Dole, who never fully regained use of his right arm after he was wounded in in World War II, said at the time that the bill was a “just and fair” measure that would send the message that prejudice against the people with disabilities would not be tolerated any longer.

While the law was intended to give people with disabilities the ability join the flow of mainstream life, the heart and soul of the bill was about transportation.

After President George H.W. Bush signed the bill on July 26, 1990, the only part of the law that started immediately regulated public transportation.

Sounding a theme similar to the KCATA’s mission today, Dole said the bill would guarantee the access many people need to get to work and economic opportunity.

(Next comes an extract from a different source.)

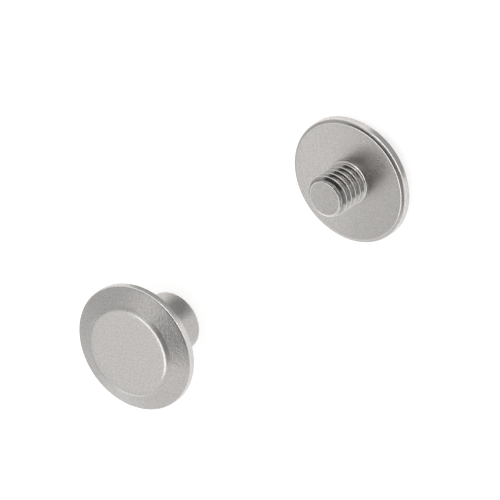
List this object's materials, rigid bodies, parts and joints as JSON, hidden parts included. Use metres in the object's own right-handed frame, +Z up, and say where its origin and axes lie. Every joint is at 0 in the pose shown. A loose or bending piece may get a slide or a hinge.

Four years earlier – without a legal mandate – the KCATA recognized the needs of its riders with disabilities when it bought about 30 lift-equipped buses.

Two years later, the KCATA acquired 69 more buses fitted with lifts. When Congress passed the disabilities law, about a third of the KCATA’s bus fleet – and all of its large bus routes -- was already accessible to riders with disabilities.

In October 1989, Kansas City celebrated the accomplishment with an event to demonstrate the ease of boarding a bus using a wheelchair.

The KCATA offered free rides that month for anyone using a wheelchair to celebrate National Disability Employment and Awareness Month.

Now, all of Kansas City’s buses are accessible to riders with disabilities -- as is just about every bus elsewhere in the country.